Your Fuel Cycle Community Manager can help guide you on what’s the right choice for your Community.

Getting Started

Resources Needed

You’ll need your company IT group to help you configure the subdomain.

First, you’ll need to choose a subdomain name for your Community.  We recommend one that is similar to your Community name.

The setup of subdomains requires the assistance of your company’s IT representative.  Your IT representative will configure the subdomain within your company’s computer infrastructure.  This configuration request is a common ask and your IT representative will understand how to implement this request.

One of the challenges at some large organizations is finding the right IT representative – specifically the group that handles DNS records.  This is typically a person working in the IT infrastructure services team, system admin, or networking group at your organization.  If your organization utilizes a third-party to handle these DNS records, your IT representative will liaison with this provider on your behalf.

Your IT representative may ask that you fill out a request form for the subdomain.  This is typical of most organizations and usually takes the form of support/request tickets.  The form may request the URL to point the subdomain.  This URL will be provided to you by the Fuel Cycle team.

Once work initiates, your IT representative will create the subdomain record on your DNS server.  Next, they’ll point the subdomain to the Community URL provided by the Fuel Cycle team.

Once complete, your Community will now be accessible from the address that follows this example format:  https://yoursubdomain.yourcompany.com

Please take this moment to notify your Fuel Cycle Community Manager that the subdomain configuration is complete.

Other Scenarios

In most cases, your IT representative can quickly resolve these requests.  The actual configuration time is frequently under an hour.  However, there are scenarios unique to each company that could delay setup and requires additional approvals within your organization.
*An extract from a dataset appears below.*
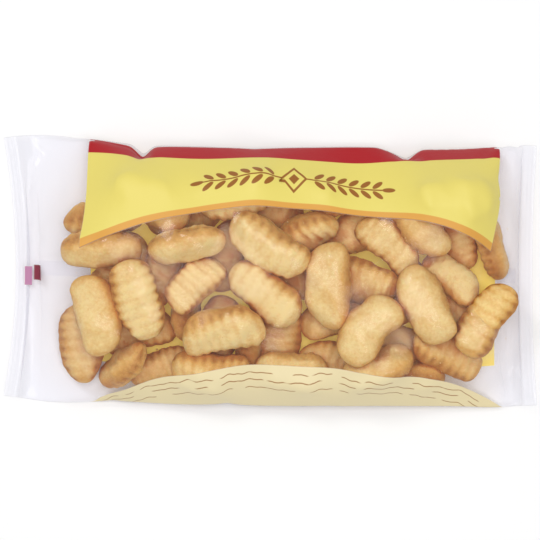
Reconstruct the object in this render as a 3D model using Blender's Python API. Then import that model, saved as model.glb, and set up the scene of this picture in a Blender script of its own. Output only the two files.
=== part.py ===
"""Clear pillow bag of madeleine cakes, sealed at both ends and lying on its back, as one closed solid.

The bag's own frame: origin in the middle of the underside, +X towards the right-hand seal, +Y towards the bag's
top edge and +Z up, out of the printed front. Lengths are in metres.
"""

import math

import bmesh
import bpy

# Driving dimensions of the bag
BAG_LENGTH = 0.427  # from cut edge to cut edge, at the corners
BAG_WIDTH = 0.220
BAG_DEPTH = 0.060
SEAL_WIDTH = 0.012  # of each crimped end
SEAL_THICKNESS = 0.0012
RIM_THICKNESS = 0.0010  # of the two films where they meet at a long fold

# How the filled bag draws its outline in
LEFT_BOW = 0.010  # how far the middle of each end is drawn in from its corners
RIGHT_BOW = 0.004

# Where the long folds lie: shares of the bag's half length and half width
TOP_FOLD = ((-1, 0.977), (-0.89, 1), (-0.70, 0.936), (-0.51, 0.895), (0, 0.886), (0.86, 0.886), (1, 0.915))
BOTTOM_FOLD = ((-1, -0.923), (-0.87, -0.955), (-0.66, -0.95), (-0.26, -0.995), (0.47, -1), (0.86, -1), (1, -0.991))

# Heights over the table at which the front and back films meet
TOP_FOLD_HEIGHT = 0.0085
BOTTOM_FOLD_HEIGHT = 0.0135
LEFT_SEAL_HEIGHT = 0.0075
RIGHT_SEAL_HEIGHT = 0.0110
SEAL_WAVE = 0.0012  # the end seals aren't quite straight
END_POWER = 6  # how late along the bag its folds turn to the height of the seals

# How far in from each edge the front film reaches the cakes' top, and how steeply it sets out
LEFT_RISE = (0.060, 1.6)
LEFT_SPREAD = 0.55  # how much further in the empty film at the left reaches for each metre up the bag
LEFT_SPREAD_FROM = 0.015
RIGHT_RISE = (0.040, 2.2)
TOP_RISE = (0.080, 3.2)
BOTTOM_RISE = (0.066, 3.2)
BACK_RISE = (0.018, 1.6)  # the back film comes down to the table this far in from every edge

# Crimp ridges of a seal, which run along the cut edge
RIDGES = 5
RIDGE_HEIGHT = 0.0005

# Folds that run in from the long edges: place along the bag, depth of the notch
TOP_PLEATS = ((-0.109, 0.0060), (-0.013, 0.0015), (0.107, 0.0065))
BOTTOM_PLEATS = ((-0.126, 0.0030), (-0.034, 0.0045), (0.045, 0.0015))
PLEAT_SPREAD = 0.008
PLEAT_REACH = 0.030

# One cake, and where those under the front film lie: place along, place up, heading in degrees
CAKE_LENGTH = 0.068
CAKE_WIDTH = 0.034
DIMPLE_SHARE = 0.13  # how far the film sags between the cakes, as a share of its rise
FRONT_CAKES = (
    (-0.133, 0.015, -5),
    (-0.139, -0.037, -68),
    (-0.107, -0.018, -66),
    (-0.064, 0.025, 8),
    (-0.066, -0.012, 45),
    (-0.039, -0.043, 25),
    (-0.004, 0.022, -35),
    (-0.006, -0.016, -42),
    (0.043, -0.013, -83),
    (0.065, 0.031, 20),
    (0.078, -0.001, -5),
    (0.076, -0.046, 55),
    (0.115, 0.028, -30),
    (0.123, -0.023, -60),
    (0.148, -0.007, -45),
    (0.171, -0.037, 40),
    (0.137, -0.077, -20),
    (-0.127, -0.082, 60),
    (-0.085, -0.074, 5),
    (-0.044, -0.072, 10),
    (0.010, -0.070, -25),
    (0.060, -0.080, 10),
    (0.155, 0.040, 60),
    (-0.150, 0.045, 15),
    (-0.095, 0.060, 0),
    (-0.020, 0.058, 15),
    (0.040, 0.060, -20),
    (0.100, 0.062, 5),
)

# Grid of the film: columns in each seal, in the pillow between them, and rows up the bag
SEAL_COLUMNS = 2 * RIDGES
PILLOW_COLUMNS = 58
ROWS = 28

FILM_COLOUR = (0.86, 0.72, 0.46, 1.0)
FILM_ROUGHNESS = 0.25


def clear_scene():
    for item in list(bpy.data.objects):
        bpy.data.objects.remove(item, do_unlink=True)


def pleat(along, pleats):
    """How far the folds in one long edge draw it in at this place along the bag."""
    return sum(depth * math.exp(-abs(along - place) / PLEAT_SPREAD) for place, depth in pleats)


def end_edges(up_share):
    """Cut edges of the left and right seals; up_share runs from -1 at the bottom fold to 1 at the top one."""
    drawn_in = 1 - up_share**2
    return -BAG_LENGTH / 2 + LEFT_BOW * drawn_in, BAG_LENGTH / 2 - RIGHT_BOW * drawn_in


def eased(places, share):
    """Value at this share along a curve that is level at each of its places."""
    for (low, value), (high, next_value) in zip(places, places[1:]):
        if share <= high:
            part = min(max((share - low) / (high - low), 0.0), 1.0)
            return value + (next_value - value) * part * part * (3 - 2 * part)
    return places[-1][1]


def long_folds(along):
    """How far up the bag its bottom and top folds lie at this place along it."""
    share = 2 * along / BAG_LENGTH
    bottom = BAG_WIDTH / 2 * eased(BOTTOM_FOLD, share) + pleat(along, BOTTOM_PLEATS)
    top = BAG_WIDTH / 2 * eased(TOP_FOLD, share) - pleat(along, TOP_PLEATS)
    return bottom, top


def plan_place(column, row):
    """Place along and up the bag of one grid point."""
    left, right = end_edges(2 * row / ROWS - 1)
    if column < SEAL_COLUMNS:
        along = left + SEAL_WIDTH * column / SEAL_COLUMNS
    elif column > SEAL_COLUMNS + PILLOW_COLUMNS:
        along = right - SEAL_WIDTH * (2 * SEAL_COLUMNS + PILLOW_COLUMNS - column) / SEAL_COLUMNS
    else:
        share = (column - SEAL_COLUMNS) / PILLOW_COLUMNS
        along = (left + SEAL_WIDTH) * (1 - share) + (right - SEAL_WIDTH) * share
    bottom, top = long_folds(along)
    return along, bottom + (top - bottom) * row / ROWS


def rise(distance, slope):
    """Share of its full height that the film has at this distance in from an edge."""
    reach, power = slope
    share = min(max(distance / reach, 0.0), 1.0)
    return 1 - (1 - share) ** power


def fill(along, up, slopes):
    """How full the bag is at a place, from 0 at its seals and folds to 1 where the film is level."""
    left, right = end_edges(2 * up / BAG_WIDTH)
    bottom, top = long_folds(along)
    left_slope, right_slope, top_slope, bottom_slope = slopes
    return (
        rise(along - left - SEAL_WIDTH, left_slope)
        * rise(right - SEAL_WIDTH - along, right_slope)
        * rise(top - up, top_slope)
        * rise(up - bottom, bottom_slope)
    )


def cake_under(along, up):
    """1 over a cake that lies under the front film, falling to 0 between the cakes."""
    nearest = math.inf
    for cake_along, cake_up, heading in FRONT_CAKES:
        turn = math.radians(heading)
        lengthwise = (along - cake_along) * math.cos(turn) + (up - cake_up) * math.sin(turn)
        across = (up - cake_up) * math.cos(turn) - (along - cake_along) * math.sin(turn)
        reach = (2 * lengthwise / CAKE_LENGTH) ** 2 + (2 * across / CAKE_WIDTH) ** 2
        nearest = min(nearest, reach)
    return 1 / (1 + nearest**2)


def parting_height(along, up):
    """Height at which the front and back films part."""
    end_share = abs(2 * along / BAG_LENGTH) ** END_POWER
    wave = SEAL_WAVE * math.sin(3 * math.pi * up / BAG_WIDTH)
    seal = (LEFT_SEAL_HEIGHT if along < 0 else RIGHT_SEAL_HEIGHT) + wave
    up_share = up / BAG_WIDTH + 0.5
    fold = BOTTOM_FOLD_HEIGHT + (TOP_FOLD_HEIGHT - BOTTOM_FOLD_HEIGHT) * up_share
    return fold + (seal - fold) * end_share


def fold_relief(along, up):
    """Hollow that the pleats press into the front film near a long edge."""
    from_edge = BAG_WIDTH / 2 - abs(up)
    return pleat(along, TOP_PLEATS if up > 0 else BOTTOM_PLEATS) * math.exp(-from_edge / PLEAT_REACH)


def film_point(column, row, side):
    """A point of the front film, side 1, or of the back film, side -1."""
    along, up = plan_place(column, row)
    parting = parting_height(along, up)
    in_seal = min(column, 2 * SEAL_COLUMNS + PILLOW_COLUMNS - column)
    if in_seal <= SEAL_COLUMNS:
        ridge = RIDGE_HEIGHT * math.sin(math.pi * (in_seal + 0.5))
        return along, up, parting + ridge + side * SEAL_THICKNESS / 2
    if side > 0:
        left_reach = LEFT_RISE[0] + LEFT_SPREAD * max(up - LEFT_SPREAD_FROM, 0.0)
        full = fill(along, up, ((left_reach, LEFT_RISE[1]), RIGHT_RISE, TOP_RISE, BOTTOM_RISE))
        sag = 1 - DIMPLE_SHARE * (1 - cake_under(along, up))
        height = parting + (BAG_DEPTH - parting) * full * sag
        return along, up, height - fold_relief(along, up) * full + RIM_THICKNESS / 2
    height = parting * (1 - fill(along, up, 4 * (BACK_RISE,))) - RIM_THICKNESS / 2
    return along, up, max(height, 0.0)


def film_material():
    made = bpy.data.materials.new("printed_clear_film")
    made.use_nodes = True
    shader = made.node_tree.nodes["Principled BSDF"]
    shader.inputs["Base Color"].default_value = FILM_COLOUR
    shader.inputs["Roughness"].default_value = FILM_ROUGHNESS
    shader.inputs["Metallic"].default_value = 0.0
    return made


def make_bag():
    """The filled bag: a grid doubled into a front and a back film, each point set on the bag's surface."""
    columns = 2 * SEAL_COLUMNS + PILLOW_COLUMNS
    bpy.ops.mesh.primitive_grid_add(x_subdivisions=columns, y_subdivisions=ROWS, size=2)
    bag = bpy.context.active_object
    bag.name = "bag"
    mesh = bmesh.new()
    mesh.from_mesh(bag.data)
    doubled = bmesh.ops.extrude_face_region(mesh, geom=mesh.faces[:])
    front = {item for item in doubled["geom"] if isinstance(item, bmesh.types.BMVert)}
    for vert in mesh.verts:
        column = round((vert.co.x + 1) / 2 * columns)
        row = round((vert.co.y + 1) / 2 * ROWS)
        vert.co = film_point(column, row, 1 if vert in front else -1)
    bmesh.ops.recalc_face_normals(mesh, faces=mesh.faces[:])
    mesh.to_mesh(bag.data)
    mesh.free()
    bag.data.shade_smooth()
    bag.data.materials.append(film_material())
    return bag


def main():
    clear_scene()
    home = bpy.data.collections.new("madeleine_bag")
    bpy.context.scene.collection.children.link(home)
    bag = make_bag()
    for holder in bag.users_collection:
        holder.objects.unlink(bag)
    home.objects.link(bag)


main()
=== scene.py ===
"""Clear pillow bag of madeleine cakes: the looks that go over its plain solid.

The cakes are laid one by one where they show, with more beneath them, and settle against each other. The bag is a flat
tube of clear film, sealed at both ends, that is then let down over them and creases as its own lengths make it.
"""

import math
import random

import bmesh
import bpy
import numpy as np
from bpy.props import FloatProperty, FloatVectorProperty, IntProperty, PointerProperty
from mathutils import Euler, Matrix, Vector
from mathutils.bvhtree import BVHTree


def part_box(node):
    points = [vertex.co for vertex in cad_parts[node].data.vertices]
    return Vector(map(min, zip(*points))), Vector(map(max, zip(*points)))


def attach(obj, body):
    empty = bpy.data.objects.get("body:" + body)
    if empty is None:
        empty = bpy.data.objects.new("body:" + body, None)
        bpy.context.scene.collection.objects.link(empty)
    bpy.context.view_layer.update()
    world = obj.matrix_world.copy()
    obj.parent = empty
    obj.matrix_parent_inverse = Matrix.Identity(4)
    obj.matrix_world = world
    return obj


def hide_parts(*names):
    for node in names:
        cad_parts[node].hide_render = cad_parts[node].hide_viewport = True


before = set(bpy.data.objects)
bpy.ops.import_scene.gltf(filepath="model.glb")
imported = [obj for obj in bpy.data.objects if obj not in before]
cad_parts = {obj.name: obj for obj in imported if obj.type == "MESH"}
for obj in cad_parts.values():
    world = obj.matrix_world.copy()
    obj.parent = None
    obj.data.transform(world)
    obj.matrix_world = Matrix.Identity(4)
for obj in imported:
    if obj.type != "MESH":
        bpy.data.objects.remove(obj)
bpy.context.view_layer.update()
BAG_LOW, BAG_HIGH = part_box("bag")
HALF_LENGTH = (BAG_HIGH[0] - BAG_LOW[0]) / 2
HALF_WIDTH = (BAG_HIGH[1] - BAG_LOW[1]) / 2
DEPTH = BAG_HIGH[2] - BAG_LOW[2]

bl_info = {
    "name": "Bag of Madeleines",
    "version": (1, 0, 0),
    "blender": (4, 5, 0),
    "location": "3D View > Sidebar > Madeleines",
    "description": "Makes the cakes, clear film, print and seals of a pillow bag of madeleines",
    "category": "Object",
}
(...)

Digital Certificates:  Your IT representative may need to secure a new TLS certificate so that it applies to your new subdomain.  This TLS certificate is what enables https:// in the URL for secure data exchanges with websites – a key requirement for secure websites.  This tends to only be an issue if the original certificate did not include a wildcard before the domain (*.domain.com).

Marketing/Branding:  Some organizations have tighter governance on marketing and branding guidelines that includes approval of new subdomain requests.
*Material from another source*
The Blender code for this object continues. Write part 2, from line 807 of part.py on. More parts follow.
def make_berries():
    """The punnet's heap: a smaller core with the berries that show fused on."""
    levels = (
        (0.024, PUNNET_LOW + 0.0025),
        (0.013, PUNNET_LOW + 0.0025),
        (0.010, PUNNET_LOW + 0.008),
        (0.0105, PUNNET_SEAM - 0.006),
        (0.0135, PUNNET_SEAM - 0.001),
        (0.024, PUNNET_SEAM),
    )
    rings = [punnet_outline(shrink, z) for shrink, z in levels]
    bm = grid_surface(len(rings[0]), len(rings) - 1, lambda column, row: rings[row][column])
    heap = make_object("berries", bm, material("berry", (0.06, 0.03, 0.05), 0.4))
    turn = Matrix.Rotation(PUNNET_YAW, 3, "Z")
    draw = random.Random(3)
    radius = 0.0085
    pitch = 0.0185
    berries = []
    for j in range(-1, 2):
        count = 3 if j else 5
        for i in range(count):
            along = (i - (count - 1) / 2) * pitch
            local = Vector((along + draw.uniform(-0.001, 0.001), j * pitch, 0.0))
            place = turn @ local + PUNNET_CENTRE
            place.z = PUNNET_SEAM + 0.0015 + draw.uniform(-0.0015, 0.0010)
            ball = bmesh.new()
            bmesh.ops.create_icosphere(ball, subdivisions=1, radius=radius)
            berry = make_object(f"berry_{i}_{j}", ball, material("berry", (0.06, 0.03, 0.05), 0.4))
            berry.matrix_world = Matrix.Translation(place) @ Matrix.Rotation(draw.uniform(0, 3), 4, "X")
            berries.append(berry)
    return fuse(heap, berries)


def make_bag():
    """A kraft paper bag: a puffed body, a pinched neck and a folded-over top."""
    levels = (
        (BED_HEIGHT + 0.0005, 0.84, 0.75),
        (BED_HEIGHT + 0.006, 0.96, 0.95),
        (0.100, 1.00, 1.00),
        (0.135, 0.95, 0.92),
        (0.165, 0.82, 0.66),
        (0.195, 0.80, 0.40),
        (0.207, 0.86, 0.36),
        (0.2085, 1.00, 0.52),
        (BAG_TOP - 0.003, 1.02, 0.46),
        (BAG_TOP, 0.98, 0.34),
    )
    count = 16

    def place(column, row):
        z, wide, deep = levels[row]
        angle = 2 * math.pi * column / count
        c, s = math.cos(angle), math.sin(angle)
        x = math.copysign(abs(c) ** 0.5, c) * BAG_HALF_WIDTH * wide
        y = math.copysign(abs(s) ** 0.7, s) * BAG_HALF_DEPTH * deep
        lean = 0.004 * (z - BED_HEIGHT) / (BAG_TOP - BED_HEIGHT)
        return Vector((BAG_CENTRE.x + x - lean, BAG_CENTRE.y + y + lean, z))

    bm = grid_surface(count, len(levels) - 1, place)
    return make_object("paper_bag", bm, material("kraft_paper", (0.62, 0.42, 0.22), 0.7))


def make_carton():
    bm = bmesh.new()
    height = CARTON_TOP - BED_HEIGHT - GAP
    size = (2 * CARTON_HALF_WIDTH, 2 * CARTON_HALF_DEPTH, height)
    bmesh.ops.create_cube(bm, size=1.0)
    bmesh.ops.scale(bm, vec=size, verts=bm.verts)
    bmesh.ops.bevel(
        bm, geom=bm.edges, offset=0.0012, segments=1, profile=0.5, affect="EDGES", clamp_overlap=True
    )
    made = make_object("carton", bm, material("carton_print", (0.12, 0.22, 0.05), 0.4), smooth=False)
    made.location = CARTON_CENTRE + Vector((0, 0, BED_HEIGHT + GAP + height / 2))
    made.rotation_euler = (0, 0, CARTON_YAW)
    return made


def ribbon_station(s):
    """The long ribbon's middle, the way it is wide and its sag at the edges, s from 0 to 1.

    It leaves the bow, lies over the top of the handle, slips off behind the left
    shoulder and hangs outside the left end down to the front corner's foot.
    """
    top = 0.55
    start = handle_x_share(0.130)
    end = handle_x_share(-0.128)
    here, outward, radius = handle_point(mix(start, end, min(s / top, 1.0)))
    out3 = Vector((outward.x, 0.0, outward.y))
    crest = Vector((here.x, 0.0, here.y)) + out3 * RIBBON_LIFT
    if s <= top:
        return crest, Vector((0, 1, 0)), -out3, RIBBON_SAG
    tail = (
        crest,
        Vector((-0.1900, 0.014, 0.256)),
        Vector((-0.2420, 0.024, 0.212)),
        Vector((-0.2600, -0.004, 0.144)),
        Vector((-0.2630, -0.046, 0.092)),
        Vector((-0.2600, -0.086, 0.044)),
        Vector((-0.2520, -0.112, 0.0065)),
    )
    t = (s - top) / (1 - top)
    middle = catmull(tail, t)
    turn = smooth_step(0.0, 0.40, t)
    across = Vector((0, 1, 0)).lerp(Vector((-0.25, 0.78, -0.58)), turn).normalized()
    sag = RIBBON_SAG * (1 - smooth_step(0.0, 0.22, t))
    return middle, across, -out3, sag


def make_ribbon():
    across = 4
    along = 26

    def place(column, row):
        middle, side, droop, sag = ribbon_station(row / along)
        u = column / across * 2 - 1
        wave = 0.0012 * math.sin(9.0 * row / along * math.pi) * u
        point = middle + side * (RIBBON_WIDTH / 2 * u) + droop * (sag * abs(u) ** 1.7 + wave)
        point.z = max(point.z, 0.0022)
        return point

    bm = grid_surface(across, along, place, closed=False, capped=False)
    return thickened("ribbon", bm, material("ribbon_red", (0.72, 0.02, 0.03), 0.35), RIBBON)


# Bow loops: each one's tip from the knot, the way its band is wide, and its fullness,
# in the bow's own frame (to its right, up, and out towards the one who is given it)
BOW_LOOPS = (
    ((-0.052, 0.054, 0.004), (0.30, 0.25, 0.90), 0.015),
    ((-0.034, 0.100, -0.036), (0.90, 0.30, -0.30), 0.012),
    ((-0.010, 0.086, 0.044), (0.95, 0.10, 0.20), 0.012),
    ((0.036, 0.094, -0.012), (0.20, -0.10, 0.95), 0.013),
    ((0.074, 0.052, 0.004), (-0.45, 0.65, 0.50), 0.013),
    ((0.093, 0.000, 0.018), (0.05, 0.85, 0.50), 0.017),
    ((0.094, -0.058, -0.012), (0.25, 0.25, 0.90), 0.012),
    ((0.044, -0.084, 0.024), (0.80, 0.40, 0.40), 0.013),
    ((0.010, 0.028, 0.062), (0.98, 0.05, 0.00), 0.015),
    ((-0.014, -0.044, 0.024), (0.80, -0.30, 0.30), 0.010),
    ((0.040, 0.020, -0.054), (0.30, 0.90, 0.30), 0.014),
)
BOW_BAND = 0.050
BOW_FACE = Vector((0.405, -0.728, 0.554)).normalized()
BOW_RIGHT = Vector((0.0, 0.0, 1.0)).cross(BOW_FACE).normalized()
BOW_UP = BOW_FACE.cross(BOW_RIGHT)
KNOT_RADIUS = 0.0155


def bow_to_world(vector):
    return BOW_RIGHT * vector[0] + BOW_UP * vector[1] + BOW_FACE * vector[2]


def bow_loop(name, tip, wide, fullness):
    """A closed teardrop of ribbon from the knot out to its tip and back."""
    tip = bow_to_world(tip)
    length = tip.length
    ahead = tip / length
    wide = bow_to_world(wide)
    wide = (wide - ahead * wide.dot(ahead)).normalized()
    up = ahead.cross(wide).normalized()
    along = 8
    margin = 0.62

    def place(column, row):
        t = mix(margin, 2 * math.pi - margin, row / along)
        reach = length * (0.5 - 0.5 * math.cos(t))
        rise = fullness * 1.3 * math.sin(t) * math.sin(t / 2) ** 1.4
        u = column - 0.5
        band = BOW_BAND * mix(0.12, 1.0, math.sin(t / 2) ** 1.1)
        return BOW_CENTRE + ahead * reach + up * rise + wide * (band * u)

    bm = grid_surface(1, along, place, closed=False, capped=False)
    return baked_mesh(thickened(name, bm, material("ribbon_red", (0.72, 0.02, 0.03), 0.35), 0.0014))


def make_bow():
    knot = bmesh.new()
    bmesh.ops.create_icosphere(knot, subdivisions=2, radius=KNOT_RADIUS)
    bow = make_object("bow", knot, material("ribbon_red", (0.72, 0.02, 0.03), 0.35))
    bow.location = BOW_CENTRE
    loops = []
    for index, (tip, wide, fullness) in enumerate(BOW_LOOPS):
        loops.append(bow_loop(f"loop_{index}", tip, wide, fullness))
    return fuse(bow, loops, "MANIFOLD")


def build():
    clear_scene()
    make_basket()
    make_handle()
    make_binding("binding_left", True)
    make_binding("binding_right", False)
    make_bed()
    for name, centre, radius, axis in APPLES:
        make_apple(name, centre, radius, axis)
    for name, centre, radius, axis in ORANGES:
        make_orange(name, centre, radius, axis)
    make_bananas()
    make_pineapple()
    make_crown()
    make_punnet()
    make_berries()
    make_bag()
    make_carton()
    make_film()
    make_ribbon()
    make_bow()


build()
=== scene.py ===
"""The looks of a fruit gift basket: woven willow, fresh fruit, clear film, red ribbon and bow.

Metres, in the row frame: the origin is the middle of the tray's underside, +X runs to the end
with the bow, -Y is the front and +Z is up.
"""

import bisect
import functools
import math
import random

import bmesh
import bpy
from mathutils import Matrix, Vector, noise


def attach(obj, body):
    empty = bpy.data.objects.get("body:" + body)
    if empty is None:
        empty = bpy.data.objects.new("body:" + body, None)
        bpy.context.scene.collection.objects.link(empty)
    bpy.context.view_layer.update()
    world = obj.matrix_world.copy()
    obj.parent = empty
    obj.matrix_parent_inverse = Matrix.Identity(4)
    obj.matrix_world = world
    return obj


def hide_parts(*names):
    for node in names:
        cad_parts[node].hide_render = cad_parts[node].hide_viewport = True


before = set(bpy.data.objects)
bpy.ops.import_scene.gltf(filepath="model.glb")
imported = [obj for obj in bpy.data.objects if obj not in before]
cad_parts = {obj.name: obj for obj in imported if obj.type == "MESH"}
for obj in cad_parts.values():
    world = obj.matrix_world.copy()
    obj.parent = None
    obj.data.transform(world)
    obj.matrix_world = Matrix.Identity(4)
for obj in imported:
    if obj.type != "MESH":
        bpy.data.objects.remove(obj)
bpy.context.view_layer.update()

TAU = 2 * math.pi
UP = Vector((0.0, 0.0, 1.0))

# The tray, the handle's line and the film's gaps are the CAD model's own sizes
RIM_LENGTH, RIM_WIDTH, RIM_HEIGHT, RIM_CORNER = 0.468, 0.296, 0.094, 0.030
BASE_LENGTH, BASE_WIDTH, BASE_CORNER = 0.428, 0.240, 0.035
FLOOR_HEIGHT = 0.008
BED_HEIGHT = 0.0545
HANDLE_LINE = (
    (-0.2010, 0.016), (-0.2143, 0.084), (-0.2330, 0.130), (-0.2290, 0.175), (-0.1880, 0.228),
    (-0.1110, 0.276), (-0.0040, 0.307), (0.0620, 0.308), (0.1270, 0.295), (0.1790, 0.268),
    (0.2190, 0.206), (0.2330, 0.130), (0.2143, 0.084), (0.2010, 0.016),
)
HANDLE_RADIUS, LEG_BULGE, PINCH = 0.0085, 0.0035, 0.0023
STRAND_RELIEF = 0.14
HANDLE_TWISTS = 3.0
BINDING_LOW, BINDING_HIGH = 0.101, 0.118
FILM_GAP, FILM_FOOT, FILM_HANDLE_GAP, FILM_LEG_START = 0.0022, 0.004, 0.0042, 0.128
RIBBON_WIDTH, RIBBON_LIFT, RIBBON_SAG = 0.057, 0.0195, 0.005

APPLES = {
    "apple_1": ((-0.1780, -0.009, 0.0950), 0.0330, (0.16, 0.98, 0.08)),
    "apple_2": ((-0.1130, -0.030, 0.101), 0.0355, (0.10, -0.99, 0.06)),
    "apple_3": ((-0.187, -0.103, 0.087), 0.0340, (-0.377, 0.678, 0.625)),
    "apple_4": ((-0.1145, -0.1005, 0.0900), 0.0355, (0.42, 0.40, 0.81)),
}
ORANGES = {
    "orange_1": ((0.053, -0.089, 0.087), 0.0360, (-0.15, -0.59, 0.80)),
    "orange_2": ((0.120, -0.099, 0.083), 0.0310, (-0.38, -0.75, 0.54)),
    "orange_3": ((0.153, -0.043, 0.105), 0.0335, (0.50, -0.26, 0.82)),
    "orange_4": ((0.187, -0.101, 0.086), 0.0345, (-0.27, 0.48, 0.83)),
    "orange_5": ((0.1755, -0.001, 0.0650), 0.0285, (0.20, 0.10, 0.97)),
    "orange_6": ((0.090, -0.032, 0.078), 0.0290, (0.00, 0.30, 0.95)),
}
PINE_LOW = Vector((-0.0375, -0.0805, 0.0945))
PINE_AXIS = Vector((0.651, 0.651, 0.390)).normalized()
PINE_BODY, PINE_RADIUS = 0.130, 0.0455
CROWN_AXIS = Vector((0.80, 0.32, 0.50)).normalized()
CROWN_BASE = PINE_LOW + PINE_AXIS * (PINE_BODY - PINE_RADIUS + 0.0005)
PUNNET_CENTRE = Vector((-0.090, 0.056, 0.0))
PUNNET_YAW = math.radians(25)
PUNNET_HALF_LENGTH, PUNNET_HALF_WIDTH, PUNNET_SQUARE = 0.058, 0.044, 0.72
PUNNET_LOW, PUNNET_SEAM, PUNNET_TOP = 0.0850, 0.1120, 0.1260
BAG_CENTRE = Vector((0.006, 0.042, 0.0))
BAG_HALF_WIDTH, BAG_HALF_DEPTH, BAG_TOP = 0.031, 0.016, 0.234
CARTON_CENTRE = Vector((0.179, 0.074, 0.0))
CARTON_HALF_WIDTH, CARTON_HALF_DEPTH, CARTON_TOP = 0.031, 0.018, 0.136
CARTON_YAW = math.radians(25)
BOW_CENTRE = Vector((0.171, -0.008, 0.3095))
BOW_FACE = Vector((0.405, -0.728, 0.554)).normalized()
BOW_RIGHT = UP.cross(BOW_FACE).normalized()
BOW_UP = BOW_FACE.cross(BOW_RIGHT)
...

These less common scenarios are not necessary to include in your initial request.  If applicable, your company’s IT representative will advise you and provide next steps in a follow-up.


Q – Can existing Communities migrate to a subdomain?

A – Yes!  Both new and existing communities can utilize a subdomain.  In fact, we welcome all existing Communities to leverage this integration.  The setup and process is identical, whether new or existing.  Please contact your Fuel Cycle Community Manager for details.

Q – Can the Community alternatively appear in the path of the company URL instead?

e.g. https://www.yourcompany.com/yourcommunity

A – Paths are typically not permitted depending on your organization’s infrastructure configuration.  Subdomains are the recommended approach because they’re simple to implement technically and more widely compatible with common network configuration practices.  Alternatively, a Community hosted on a TLD is an excellent option too (if not choosing a subdomain).

Terminology Glossary

DNS (Domain Name System):  The naming system for computers connected to the Internet or network.

Subdomain:  A domain that is part of a larger domain, e.g. subdomain.topleveldomain.com

TLD (Top Level Domain):  The highest level in the hierarchy of the domain name system on the Internet, e.g. acmerockets.com or yourcompanyname.com

TLS (Transport Layer Security):  Provides authentication, privacy, data integrity with data exchanged with websites via a signed digital certification.  A TLS enabled website will display https:// protocol in place of http:// (the “s” signifying secure).  SSL (Secure Sockets Layer) was the predecessor of TLS.

URL (Universal Resource Locator):  The full web address to reach a website.